BOSTON, Mass. -- As part of a June 10 settlement with the National Federation of the Blind (NFB) and the Massachusetts state attorney general's office, E-Trade Group Inc. has agreed to retrofit 2,000 ATMs nationwide, including 17 Massachusetts units, with voice commands that will simplify their use by blind people.

According to the Boston Globe, however, E-Trade remains in a dispute with Massachusetts Attorney General Thomas F. Reilly and NFB over who is responsible for turning other E-Trade ATMs into 'talking ATMs.'

E-Trade is the nation's second-largest ATM provider, with 15,000 cash machines in stores, gas stations and restaurants. It owns only 2,000 of them, however, and said it merely maintains the other 13,000 owned by merchants.

It said it will replace or retrofit those units at the owners' request, but for a price.

'We can't just go in and retrofit machines that we don't own,' an E-Trade spokeswoman said.

E-Trade ATMs include instructions in Braille and Braille numerals on keypads.
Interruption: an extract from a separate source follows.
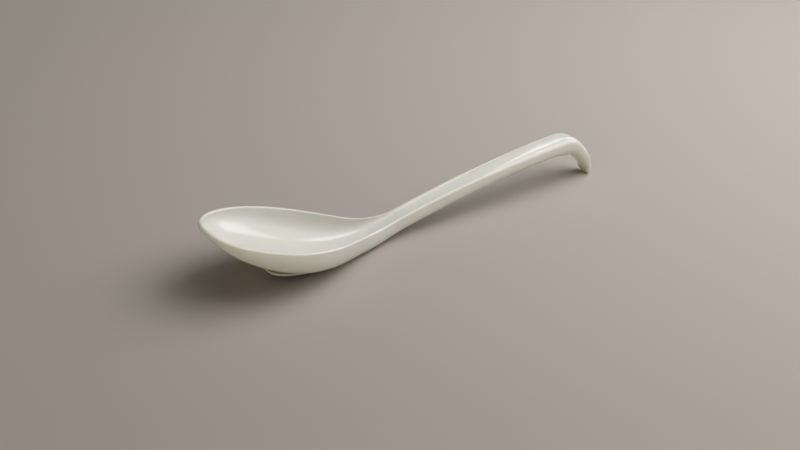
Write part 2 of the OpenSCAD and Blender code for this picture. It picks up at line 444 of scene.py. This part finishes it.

But James Gashel, director of governmental affairs for the Baltimore-based National Federation of the Blind, called that a 'laughable and meaningless approach,' because most ATMs are impossible to navigate without knowing what the ATM is telling you to do. "It doesn't do any good to know that the 'one' is where the 'one' is if you can't get information from the screen," he said.